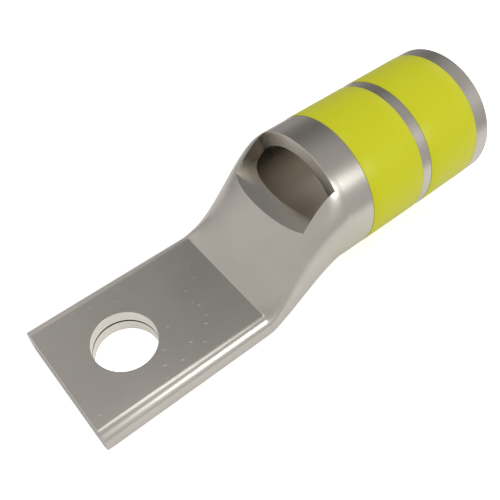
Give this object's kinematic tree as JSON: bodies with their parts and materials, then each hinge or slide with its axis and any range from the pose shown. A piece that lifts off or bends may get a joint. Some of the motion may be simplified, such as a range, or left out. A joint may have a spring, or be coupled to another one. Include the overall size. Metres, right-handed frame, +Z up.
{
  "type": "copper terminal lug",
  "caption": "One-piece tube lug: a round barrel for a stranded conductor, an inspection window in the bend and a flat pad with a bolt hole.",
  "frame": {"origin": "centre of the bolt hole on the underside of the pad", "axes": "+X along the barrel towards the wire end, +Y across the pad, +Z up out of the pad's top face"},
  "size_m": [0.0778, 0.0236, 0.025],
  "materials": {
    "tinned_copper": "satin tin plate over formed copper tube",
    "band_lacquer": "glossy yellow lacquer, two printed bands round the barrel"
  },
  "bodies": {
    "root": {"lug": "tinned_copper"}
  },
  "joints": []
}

########

Write the data back out verbatim.

Task answer >>
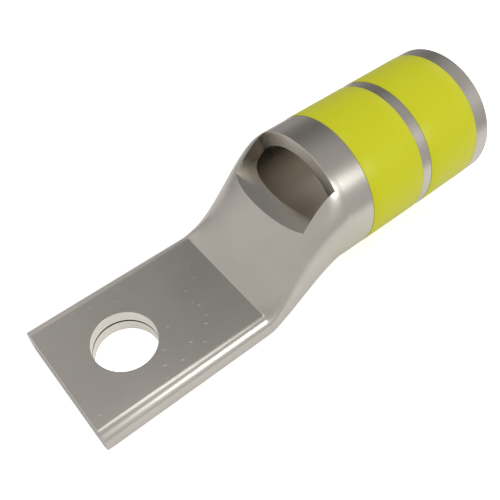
Give this object's kinematic tree as JSON: bodies with their parts and materials, then each hinge or slide with its axis and any range from the pose shown. A piece that lifts off or bends may get a joint. Some of the motion may be simplified, such as a range, or left out. A joint may have a spring, or be coupled to another one. Include the overall size. Metres, right-handed frame, +Z up.
{
  "type": "copper terminal lug",
  "caption": "One-piece tube lug: a round barrel for a stranded conductor, an inspection window in the bend and a flat pad with a bolt hole.",
  "frame": {"origin": "centre of the bolt hole on the underside of the pad", "axes": "+X along the barrel towards the wire end, +Y across the pad, +Z up out of the pad's top face"},
  "size_m": [0.0778, 0.0236, 0.025],
  "materials": {
    "tinned_copper": "satin tin plate over formed copper tube",
    "band_lacquer": "glossy yellow lacquer, two printed bands round the barrel"
  },
  "bodies": {
    "root": {"lug": "tinned_copper"}
  },
  "joints": []
}